BRIEF: Of the material below, the lines to be retyped are those from the line containing "columns = inner_columns(walls[1])" through the line containing "before = set(bpy.data.objects)", inclusive; reproduce them exactly.

DATA LINES:

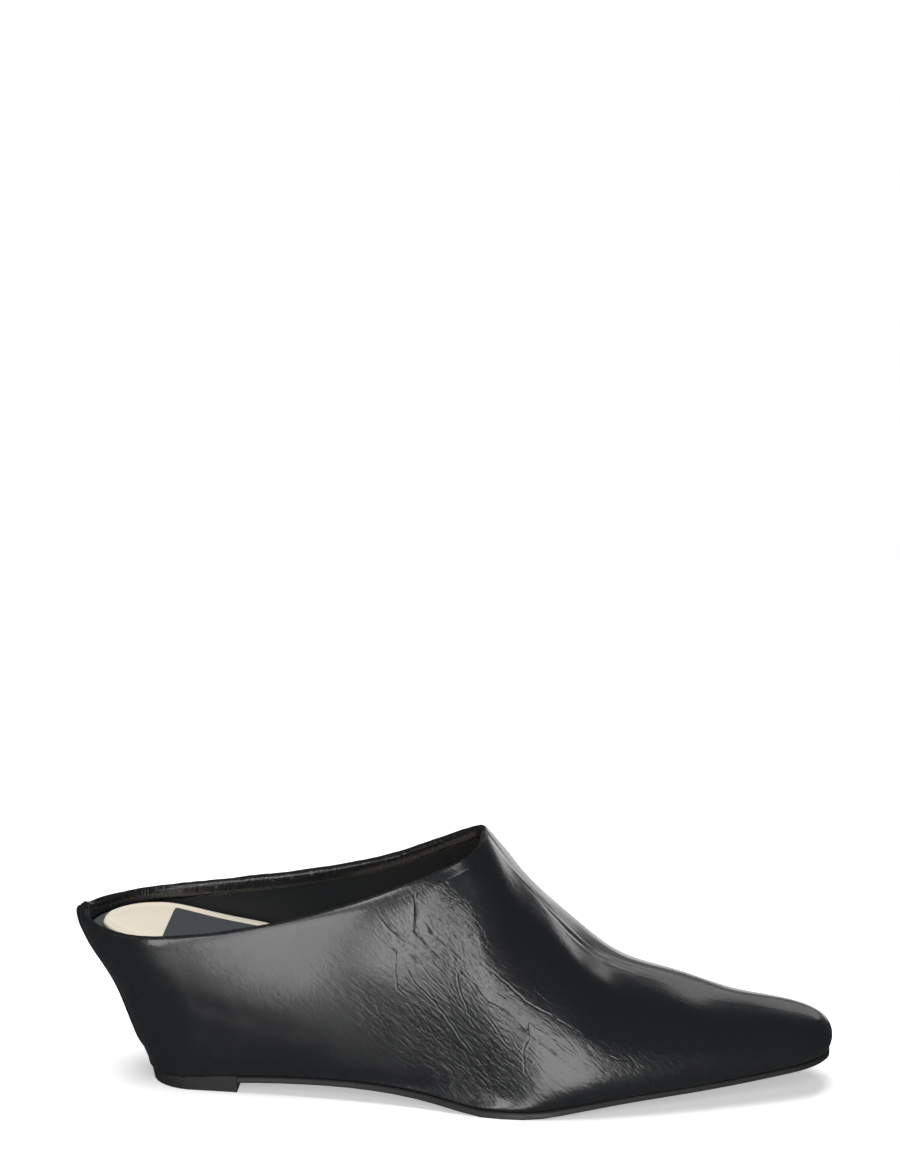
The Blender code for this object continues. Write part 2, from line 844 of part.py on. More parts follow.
def main():
    for old in list(bpy.data.objects):
        bpy.data.objects.remove(old)
    leather = make_material("black_leather", (0.012, 0.012, 0.013), 0.28)
    rubber = make_material("black_rubber", (0.018, 0.018, 0.019), 0.55)
    board = make_material("wedge_cork", (0.30, 0.20, 0.12), 0.85)
    cover = make_material("charcoal_cover", (0.06, 0.065, 0.07), 0.75)
    cream = make_material("cream_sock", (0.74, 0.69, 0.59), 0.70)
    walls = upper_walls()
    columns = inner_columns(walls[1])
    pieces = [
        make_upper(walls, leather),
        make_wedge(columns, board),
        make_pad("footbed", columns, footbed_bottom, footbed_top, close_fit, cover),
        make_pad("sock", columns, sock_bottom, sock_top, sock_margin, cream),
        make_outsole(rubber),
        make_lift(rubber),
    ]
    centre_on_floor(pieces)


main()
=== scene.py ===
# Heeled mule in black crinkled leather, right shoe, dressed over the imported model.
import math

import bpy
import numpy as np
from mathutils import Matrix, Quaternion, Vector, noise


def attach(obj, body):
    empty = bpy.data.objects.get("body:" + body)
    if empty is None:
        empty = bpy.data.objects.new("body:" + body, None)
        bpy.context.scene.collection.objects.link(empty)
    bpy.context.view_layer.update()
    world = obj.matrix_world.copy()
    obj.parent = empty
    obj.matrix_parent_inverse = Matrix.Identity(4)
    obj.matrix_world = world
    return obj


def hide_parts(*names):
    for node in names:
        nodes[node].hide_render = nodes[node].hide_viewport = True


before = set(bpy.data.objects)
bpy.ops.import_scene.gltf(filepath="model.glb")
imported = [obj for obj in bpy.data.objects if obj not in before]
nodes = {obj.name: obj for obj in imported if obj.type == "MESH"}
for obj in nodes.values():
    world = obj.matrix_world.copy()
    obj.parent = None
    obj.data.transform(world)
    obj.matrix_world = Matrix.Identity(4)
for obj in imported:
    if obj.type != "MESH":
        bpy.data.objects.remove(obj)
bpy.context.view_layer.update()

mm = 0.001

# The studio: camera, floor, backdrop light and lamps
studio = {
    "cameraPlace": (99.04 * mm, -1429.98 * mm, 491.50 * mm),
    "cameraDown": 12.549,  # degrees below level
    "cameraTurn": 4.0,  # degrees round towards the toe
    "lens": 135.0,
    "floorSide": 1.7,
    "floorGlow": 0.42,
    "floorShade": (0.93, 0.93, 0.93, 1),
    "backdropLight": 1.0,
    "roomLight": 0.045,
    "roomColour": (0.9, 0.95, 1.0, 1),
}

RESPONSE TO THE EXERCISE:
    columns = inner_columns(walls[1])
    pieces = [
        make_upper(walls, leather),
        make_wedge(columns, board),
        make_pad("footbed", columns, footbed_bottom, footbed_top, close_fit, cover),
        make_pad("sock", columns, sock_bottom, sock_top, sock_margin, cream),
        make_outsole(rubber),
        make_lift(rubber),
    ]
    centre_on_floor(pieces)


main()
=== scene.py ===
# Heeled mule in black crinkled leather, right shoe, dressed over the imported model.
import math

import bpy
import numpy as np
from mathutils import Matrix, Quaternion, Vector, noise


def attach(obj, body):
    empty = bpy.data.objects.get("body:" + body)
    if empty is None:
        empty = bpy.data.objects.new("body:" + body, None)
        bpy.context.scene.collection.objects.link(empty)
    bpy.context.view_layer.update()
    world = obj.matrix_world.copy()
    obj.parent = empty
    obj.matrix_parent_inverse = Matrix.Identity(4)
    obj.matrix_world = world
    return obj


def hide_parts(*names):
    for node in names:
        nodes[node].hide_render = nodes[node].hide_viewport = True


before = set(bpy.data.objects)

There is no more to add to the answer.